When I was 10 or so and finally read Treasure Island (having previously been introduced to the story through Classic Comics), I distinctly remember one day walking home from school and suddenly realizing I wished I were a boy—not because I actually wanted to be a boy (ew), but because only boys have adventures.
Who Gets to Be a Hero?
The obvious exception is Lucy Pevensie, of course, but somehow she didn’t count—maybe because the whole glorious Narnia thing was completely out of reach. In my heart of hearts I knew that, although it was years before I stopped feeling a little twinge of hope opening a closet.
At that point, my 10- or 11-year-old self had read a respectable pile of books, and although a few had heroines or girl sidekicks, somehow the best ones, like Kidnapped and Guns in the Heather and The Three Investigators, all seemed to feature boys—boys doing fun and amazing things, escaping from bad guys and solving mysteries and foiling nefarious plots.
The Best Adventure of Them All
I’ve always been a romantic—in the classic sense of imagining that life could really be exciting and full of derring-do. Robin Hood, D’Artagnan, Tarzan, David Balfour. But best of all was Jim Hawkins. Treasure Island enthralled me, enraptured me, filled me with that delicious combination of “you are there” excitement and poignant “if only I could” longing that I still feel when I read a really good book.
Rereading Treasure Island for the first time in about 20 years, I’m struck with how much better it is even than I remember. Having written my own pirate romance (in the modern sense), I’m bowled over by Stevenson’s masterful plot construction, vivid descriptions, lively dialogue replete with sea lingo and piratical slang, and his subtle characterizations (Silver in particular, and of course Jim himself).

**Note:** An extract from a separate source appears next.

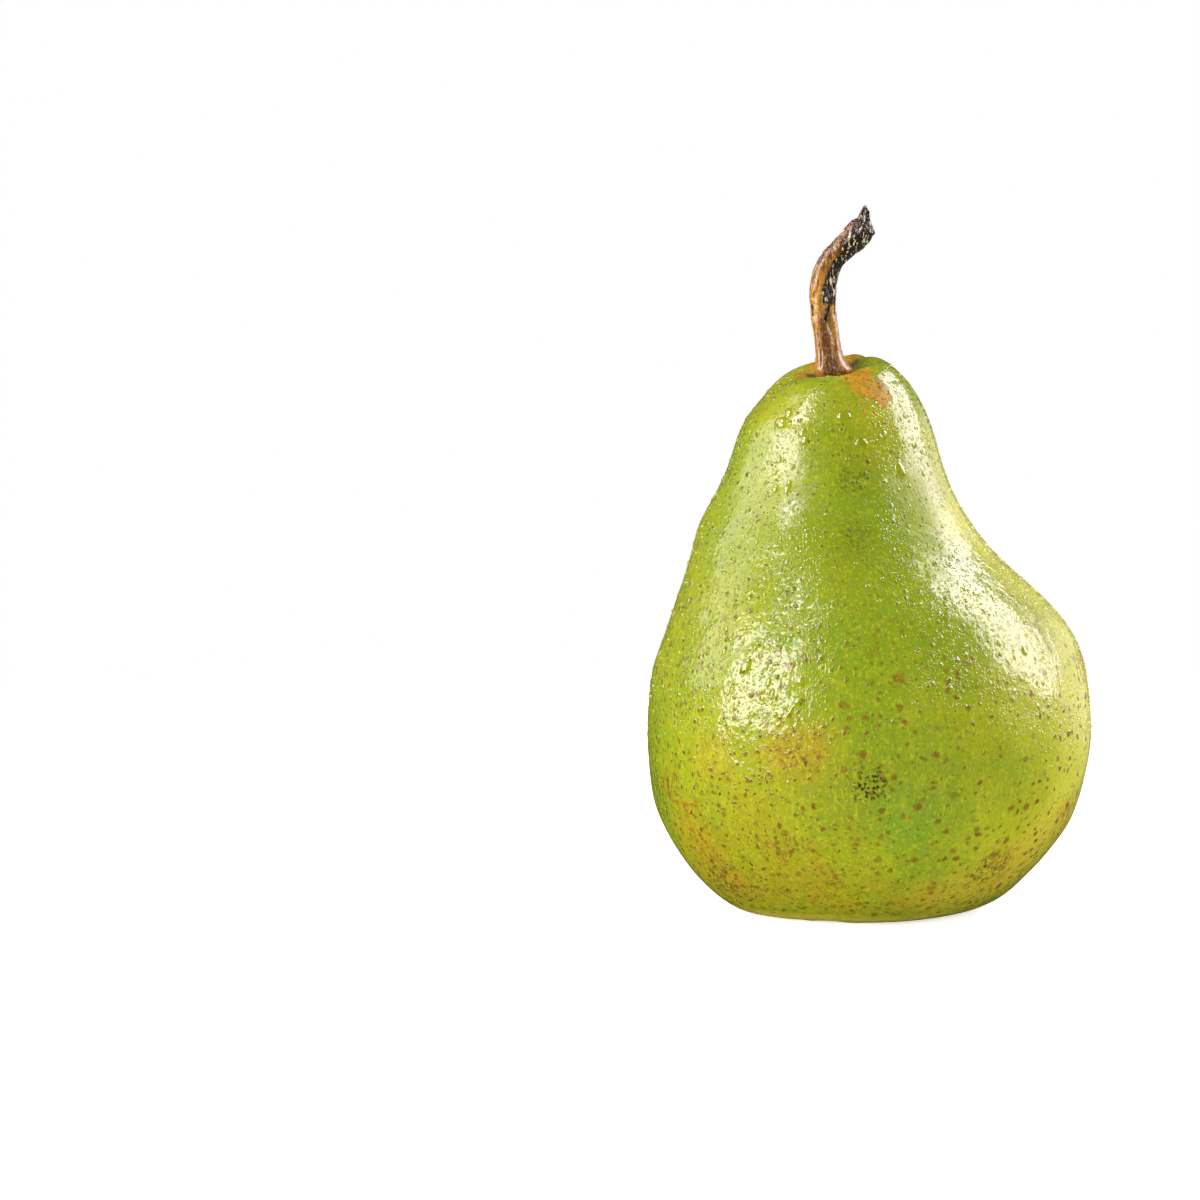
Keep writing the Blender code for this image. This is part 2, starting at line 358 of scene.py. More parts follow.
skinColours = {
    "green": (0.228, 0.270, 0.004),
    # deep green: the skin's own darker tone in the mottling, and painted shade in the patches down the front
    # middle and on the left flank
    "deepGreenAndShade": (0.140, 0.224, 0.006),
    "yellowGreen": (0.325, 0.355, 0.008),
    "gold": (0.325, 0.30, 0.006),
    "blush": (0.325, 0.215, 0.010),
    "bluish": (0.125, 0.245, 0.010),
    "olive": (0.175, 0.20, 0.005),
    "straw": (0.41, 0.40, 0.014),
    # pale and cream: painted light on the right flank and under the highlight at the left of the neck, partly
    # the skin's own paler tone
    "paleAndPaintedLight": (0.47, 0.475, 0.045),
    "creamAndPaintedLight": (0.60, 0.61, 0.10),
    "tan": (0.47, 0.38, 0.03),
    "rust": (0.25, 0.165, 0.006),
    "russet": (0.41, 0.235, 0.008),
    "darkRusset": (0.27, 0.135, 0.006),
    "speck": (0.085, 0.048, 0.003),
    "freckle": (0.15, 0.075, 0.005),
    "netting": (0.16, 0.085, 0.007),
    "blotch": (0.34, 0.19, 0.010),
    "soot": (0.03, 0.026, 0.005),
    # crease: painted shade for the folds beside the stem's foot
    "crease": (0.03, 0.05, 0.006),
    # foot: painted light, the colour of the ring that lightens the shaded base
    "foot": (0.55, 0.46, 0.05),
    # painted shade: the darker green of skin seen through a drop
    "shadeUnderDrops": (0.10, 0.14, 0.002),
}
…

But that’s only when I accidentally slip out of the narrative for a Wow! moment. Mostly I’m just carried along by the flow of the story, swept up in one wonderful scene after another, the (for modern readers) long opening that builds up the mystery surrounding Billy Bones, the shock of the pirates’ violent intrusion into Jim’s peaceful life, the peculiar oilskin packet that turns out to be a treasure map, etc., etc. How I love it. How I wish it would go on forever.
The One and Only Jim
Best of all, of course, is Jim himself. Resourceful, courageous, self-reliant—he would be an extraordinary hero at any age, but to have him be my own age was utterly magical. The two best moments in the whole story are when he really shows his mettle.
The first is when, having been chased around the deserted ship by a murderous pirate, Jim manages to scamper up a mast, perch in the cross-trees, and, with the pirate hot on his heels, reload his pistols (spoiled by a dousing) just in time to coolly declare, “One more step, Mr. Hands, and I’ll blow your brains out.”
Now that’s a hero—“Romeo’s a dishclout to him” (and so is anyone else you could name—go on, I dare you).
But the very best is when Jim, captured by the pirates, wounded, abandoned by his friends, surrounded by angry desperadoes only a hair’s breadth from murdering him out of hand, is offered a chance to save his life by joining the buccaneers. Instead, he stands tall and sets them at defiance with a bold speech that begins:
“Here you are, in a bad way: ship lost, treasure lost, men lost; your whole business gone to wreck; and if you want to know who did it—it was I!”
He proceeds to recount every single thing he has done to thwart them (it’s a long list), and concludes by counteroffering to testify on their behalf when they come to trial. However many times I read this scene, it thrills me through and through.
Yes, I still want to be Jim Hawkins.